At my companion blog, Little Wonder's Recommended Reading, you will find reviews for both books and other blogs that I enjoy. The two blogs are inter-linked, so you can access my reviews and reading challenges from the sidebar on the left.


Tuesday, April 12, 2011

Get Up and Do a Little Dance


My grandfather died on May 11, 2010 – eleven months ago yesterday – surrounded by most of his immediate family. My husband and I were not there, though, because at the time, we lived five hundred and twenty miles away in Washington D.C. My brother tells me that after he had passed away and the minister had gone, my family was sitting quietly in the hospital room, not quite ready to leave my grandpa’s side. Suddenly, my grandma perked her head up a bit and looked around the room. From the confines of her wheelchair, she declared, “I ought to get up right now and do a little dance.”

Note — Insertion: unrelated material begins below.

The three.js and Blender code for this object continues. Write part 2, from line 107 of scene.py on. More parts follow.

Everyone looked at my grandma in shock and amazement. She loved her husband a great deal; they had been married for over sixty-five years and had not been parted literally since World War II. Everyone expected her to be mired deep within her grief – but that came later.

She looked at all of them and explained her statement: “Just to keep things interesting.”

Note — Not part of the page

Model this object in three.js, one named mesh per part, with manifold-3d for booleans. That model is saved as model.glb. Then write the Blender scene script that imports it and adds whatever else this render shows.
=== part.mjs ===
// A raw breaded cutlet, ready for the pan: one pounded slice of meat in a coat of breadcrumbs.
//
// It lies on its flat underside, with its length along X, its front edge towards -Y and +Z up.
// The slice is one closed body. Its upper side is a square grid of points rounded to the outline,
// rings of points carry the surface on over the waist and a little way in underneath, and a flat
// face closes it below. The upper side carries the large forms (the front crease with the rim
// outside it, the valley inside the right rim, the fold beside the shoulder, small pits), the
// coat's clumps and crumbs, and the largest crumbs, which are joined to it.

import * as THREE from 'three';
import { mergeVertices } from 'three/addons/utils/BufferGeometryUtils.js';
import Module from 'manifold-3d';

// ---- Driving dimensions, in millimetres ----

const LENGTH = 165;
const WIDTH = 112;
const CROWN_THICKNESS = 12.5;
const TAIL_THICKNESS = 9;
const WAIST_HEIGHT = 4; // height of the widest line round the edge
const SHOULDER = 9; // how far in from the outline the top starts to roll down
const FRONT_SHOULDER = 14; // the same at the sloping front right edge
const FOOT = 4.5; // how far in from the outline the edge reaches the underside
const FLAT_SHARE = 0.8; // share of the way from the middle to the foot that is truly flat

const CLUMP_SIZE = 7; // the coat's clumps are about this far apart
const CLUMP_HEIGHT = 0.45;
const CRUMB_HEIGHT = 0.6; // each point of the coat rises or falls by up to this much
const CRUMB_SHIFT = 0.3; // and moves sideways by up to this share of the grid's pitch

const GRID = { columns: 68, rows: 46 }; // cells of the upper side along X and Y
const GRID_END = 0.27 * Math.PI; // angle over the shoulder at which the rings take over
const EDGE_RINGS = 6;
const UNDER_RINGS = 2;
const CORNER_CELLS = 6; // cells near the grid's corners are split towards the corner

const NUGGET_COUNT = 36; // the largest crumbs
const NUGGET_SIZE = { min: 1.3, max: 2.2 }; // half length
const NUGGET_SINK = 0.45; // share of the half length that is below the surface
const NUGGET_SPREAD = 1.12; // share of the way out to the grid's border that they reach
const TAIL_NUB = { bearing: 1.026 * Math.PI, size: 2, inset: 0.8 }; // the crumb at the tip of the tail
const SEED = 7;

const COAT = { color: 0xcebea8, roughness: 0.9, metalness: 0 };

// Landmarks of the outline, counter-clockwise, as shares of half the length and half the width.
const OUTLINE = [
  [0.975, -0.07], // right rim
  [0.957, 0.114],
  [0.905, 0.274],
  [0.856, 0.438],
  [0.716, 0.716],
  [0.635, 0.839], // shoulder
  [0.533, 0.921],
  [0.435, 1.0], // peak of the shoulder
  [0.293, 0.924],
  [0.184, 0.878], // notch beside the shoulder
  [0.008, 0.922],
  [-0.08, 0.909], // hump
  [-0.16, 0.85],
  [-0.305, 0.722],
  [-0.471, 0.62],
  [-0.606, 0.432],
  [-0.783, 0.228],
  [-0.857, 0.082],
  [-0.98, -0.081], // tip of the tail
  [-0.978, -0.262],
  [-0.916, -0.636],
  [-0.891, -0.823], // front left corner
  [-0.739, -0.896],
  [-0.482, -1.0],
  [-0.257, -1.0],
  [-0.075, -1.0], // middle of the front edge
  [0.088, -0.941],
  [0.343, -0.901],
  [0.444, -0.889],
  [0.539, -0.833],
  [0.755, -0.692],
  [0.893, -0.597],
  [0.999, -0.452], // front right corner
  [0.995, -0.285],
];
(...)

That was my grandmother’s quirky sense of humor, though – and her desire to entertain others. She and my grandpa shared a similar desire to make people laugh – grandma would tell stories and say unexpected things, while grandpa wore funny hats and told corny jokes. I’m sure that I inherited my own desire to be a storyteller and my no small ability to entertain a room full of party-goers from my grandparents, who always bantered with everyone, from waiters and waitresses to their buxom nurses and handsome young doctors.

I was crying while driving home from work yesterday, thinking of how it had been eleven months since grandpa died and even longer since I had seen him in March of 2010, when I remembered this story about my grandma. And suddenly I knew that she and grandpa would want me to “get up and do a little dance” for them.

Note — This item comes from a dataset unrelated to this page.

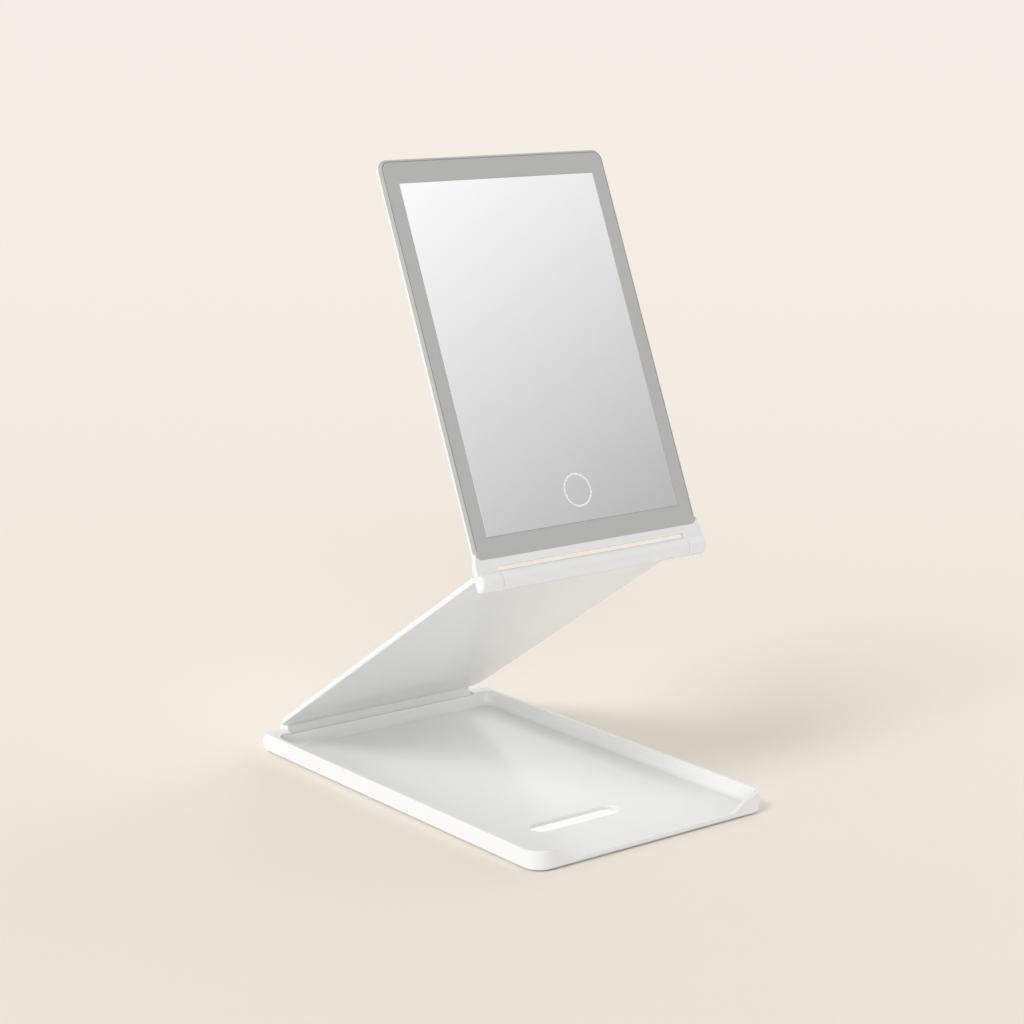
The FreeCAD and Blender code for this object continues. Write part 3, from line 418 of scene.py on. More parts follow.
@dataclass(frozen=True)
class SilveredGlass(Finish):
    """Mirror: silver behind polished glass with the faintest wiping marks."""

    wave_scale: float = 6.0

    def layers(self, sheet: NodeSheet, at: Socket) -> tuple[Socket, Socket, Socket]:
        """Nearly even silver whose gloss changes only where it was wiped.

        Args:
            sheet: The material's nodes.
            at: Object coordinates.

        Returns:
            Sockets for colour, roughness and height.
        """
        marks = HANDLING.place(sheet, Vector=at, Scratches=self.scratches, Smears=self.smears)
        slow = sheet.noise(at, self.wave_scale, 2.0)
        colour = sheet.mix(marks["Mask"], rgba(self.colour), rgba(scaled(self.colour, self.shade)))
        roughness = sheet.remap(marks["Mask"], 0.0, 1.0, self.polished, self.dull)
        return colour, roughness, slow


@dataclass(frozen=True)
class BrushedMetal(Finish):
    """Metal with fine parallel brush lines."""

    along: tuple[float, float, float] = (60.0, 2400.0, 2400.0)

    def layers(self, sheet: NodeSheet, at: Socket) -> tuple[Socket, Socket, Socket]:
        """Stretched noise for the brush lines.

        Args:
            sheet: The material's nodes.
            at: Object coordinates.

        Returns:
            Sockets for colour, roughness and height.
        """
        stretched = sheet.add("ShaderNodeMapping", None, Vector=at, Scale=self.along).outputs[0]
        lines = sheet.noise(stretched, 1.0, 3.0, 0.6)
        colour = sheet.mix(lines, rgba(scaled(self.colour, self.shade)), rgba(self.colour))
        return colour, sheet.remap(lines, 0.3, 0.7, self.polished, self.dull), lines


@dataclass(frozen=True)
class SolderMask(Finish):
    """Circuit board: green mask with raised copper tracks under it."""

    track_scale: float = 170.0
    track_edge: tuple[float, float] = (0.05, 0.09)
    track_gain: float = 1.7

    def layers(self, sheet: NodeSheet, at: Socket) -> tuple[Socket, Socket, Socket]:
        """Blocky cells whose borders read as tracks.

        Args:
            sheet: The material's nodes.
            at: Object coordinates.

        Returns:
            Sockets for colour, roughness and height.
        """
        cells = sheet.add("ShaderNodeTexVoronoi", {"feature": "DISTANCE_TO_EDGE", "distance": "EUCLIDEAN"},
                          Vector=at, Scale=self.track_scale)
        track = sheet.remap(cells.outputs["Distance"], *self.track_edge, 1.0, 0.0)
        colour = sheet.mix(track, rgba(self.colour), rgba(scaled(self.colour, self.track_gain)))
        return colour, sheet.remap(track, 0.0, 1.0, self.polished, self.dull), track


@dataclass(frozen=True)
class CrinkledFoil(Finish):
    """Laminate pouch with shallow creases."""

    crease_scale: float = 90.0
    crease_width: float = 0.12

    def layers(self, sheet: NodeSheet, at: Socket) -> tuple[Socket, Socket, Socket]:
        """Creases from cell borders over the plain tone.

        Args:
            sheet: The material's nodes.
            at: Object coordinates.

        Returns:
            Sockets for colour, roughness and height.
        """
        colour, roughness, _ = super().layers(sheet, at)
        cells = sheet.add("ShaderNodeTexVoronoi", {"feature": "DISTANCE_TO_EDGE"}, Vector=at,
                          Scale=self.crease_scale)
        crease = sheet.remap(cells.outputs["Distance"], 0.0, self.crease_width, 0.0, 1.0)
        return colour, roughness, crease


WHITE_SHELL = Finish("white_shell", (0.915, 0.915, 0.905), shade=0.985, polished=0.16, dull=0.28,
                     relief=0.025, scratches=0.25, smears=0.25, dust=0.05, coat=0.22)
OPAL_WINDOW = FrostedWindow("opal_window", (0.508, 0.509, 0.494), shade=0.985, polished=0.46, dull=0.60,
                            relief=0.10, relief_depth=0.01 * MM, scratches=0.1, smears=0.15)
# Dark grey of the window's edge line: painted shade for the shadow line between the window's face and its edge
# strip.
WINDOW_EDGE_SHADE = replace(OPAL_WINDOW, name="window_edge_shade", colour=(0.24, 0.24, 0.235))
MIRROR_GLASS = SilveredGlass("mirror_glass", (0.93, 0.93, 0.93), shade=0.985, metallic=1.0, polished=0.012,
                             dull=0.05, relief=0.002, relief_depth=0.01 * MM, scratches=0.20, smears=0.35)
RING_INK = Finish("ring_ink", (0.96, 0.96, 0.95), shade=0.985, polished=0.45, dull=0.6)
FOOT_RUBBER = Finish("foot_rubber", (0.42, 0.42, 0.415), shade=0.86, polished=0.62, dull=0.85,
                     grain_scale=2600.0, relief=0.35, relief_depth=0.04 * MM)
STEEL = BrushedMetal("steel", (0.60, 0.60, 0.61), shade=0.88, metallic=1.0, polished=0.22, dull=0.42,
                     relief=0.1)
BRONZE = BrushedMetal("bronze", (0.66, 0.46, 0.24), shade=0.85, metallic=1.0, polished=0.30, dull=0.5,
                      relief=0.1)
COPPER = BrushedMetal("copper", (0.80, 0.48, 0.32), shade=0.9, metallic=1.0, polished=0.28, dull=0.45,
                      relief=0.1)
CONTACT_GOLD = BrushedMetal("contact_gold", (0.83, 0.62, 0.28), shade=0.9, metallic=1.0, polished=0.2,
                            dull=0.35, relief=0.05)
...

I just don’t really know what that means.

I do know, though, that despite my grief – which sometimes makes me want to stay curled up in bed – and despite all my insecurities about my new job and my questions about the future, I sometimes get out of bed and keep going simply because I know that they would want me to live my life. The desire to make them happy is so deeply engrained within me that no matter what else I am feeling, I still want achieve certain things that would have made them proud of me. I get up and keep going, but that isn’t exactly the same as “doing a little dance.”

So now, I am trying to figure out exactly how to start dancing again.